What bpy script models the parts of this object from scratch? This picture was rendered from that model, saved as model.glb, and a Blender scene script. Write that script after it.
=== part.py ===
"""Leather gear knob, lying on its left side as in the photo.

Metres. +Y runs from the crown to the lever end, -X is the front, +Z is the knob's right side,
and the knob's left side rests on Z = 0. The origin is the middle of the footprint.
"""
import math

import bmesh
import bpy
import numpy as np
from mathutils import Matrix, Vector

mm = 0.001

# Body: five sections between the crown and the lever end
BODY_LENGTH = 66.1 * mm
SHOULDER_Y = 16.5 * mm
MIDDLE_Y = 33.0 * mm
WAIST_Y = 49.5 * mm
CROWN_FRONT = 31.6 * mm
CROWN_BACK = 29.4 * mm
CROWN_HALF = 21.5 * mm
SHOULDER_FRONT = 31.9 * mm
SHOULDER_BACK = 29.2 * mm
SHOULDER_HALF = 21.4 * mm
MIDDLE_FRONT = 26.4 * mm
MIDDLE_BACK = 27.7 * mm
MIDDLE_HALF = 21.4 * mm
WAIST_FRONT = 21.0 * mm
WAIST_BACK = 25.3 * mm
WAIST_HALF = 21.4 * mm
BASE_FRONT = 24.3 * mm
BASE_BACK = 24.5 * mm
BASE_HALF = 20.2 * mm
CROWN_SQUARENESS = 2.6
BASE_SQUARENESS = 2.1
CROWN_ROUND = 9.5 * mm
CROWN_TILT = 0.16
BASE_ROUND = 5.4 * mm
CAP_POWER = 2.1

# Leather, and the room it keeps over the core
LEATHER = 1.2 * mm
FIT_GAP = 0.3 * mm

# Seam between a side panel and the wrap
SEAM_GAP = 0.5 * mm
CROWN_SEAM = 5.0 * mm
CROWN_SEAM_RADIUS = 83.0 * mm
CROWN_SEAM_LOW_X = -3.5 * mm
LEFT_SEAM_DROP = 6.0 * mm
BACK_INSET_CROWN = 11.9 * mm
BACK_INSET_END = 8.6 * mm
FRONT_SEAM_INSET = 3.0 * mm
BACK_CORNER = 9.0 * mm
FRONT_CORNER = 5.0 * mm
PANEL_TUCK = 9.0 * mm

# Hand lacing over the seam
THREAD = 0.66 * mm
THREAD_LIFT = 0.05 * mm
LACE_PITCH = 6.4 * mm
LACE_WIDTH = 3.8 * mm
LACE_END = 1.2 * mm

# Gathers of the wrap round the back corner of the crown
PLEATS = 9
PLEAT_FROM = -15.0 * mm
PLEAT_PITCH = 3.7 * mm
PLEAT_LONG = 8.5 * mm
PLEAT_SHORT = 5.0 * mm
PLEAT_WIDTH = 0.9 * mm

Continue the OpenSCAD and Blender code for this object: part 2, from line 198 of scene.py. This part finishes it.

--- --- ---

### Given request:
In the listing above, please print only the lines from the first one to the line where "in the photo." appears, exactly as written, both of those lines included.

### Result of this exercise:
What bpy script models the parts of this object from scratch? This picture was rendered from that model, saved as model.glb, and a Blender scene script. Write that script after it.
=== part.py ===
"""Leather gear knob, lying on its left side as in the photo.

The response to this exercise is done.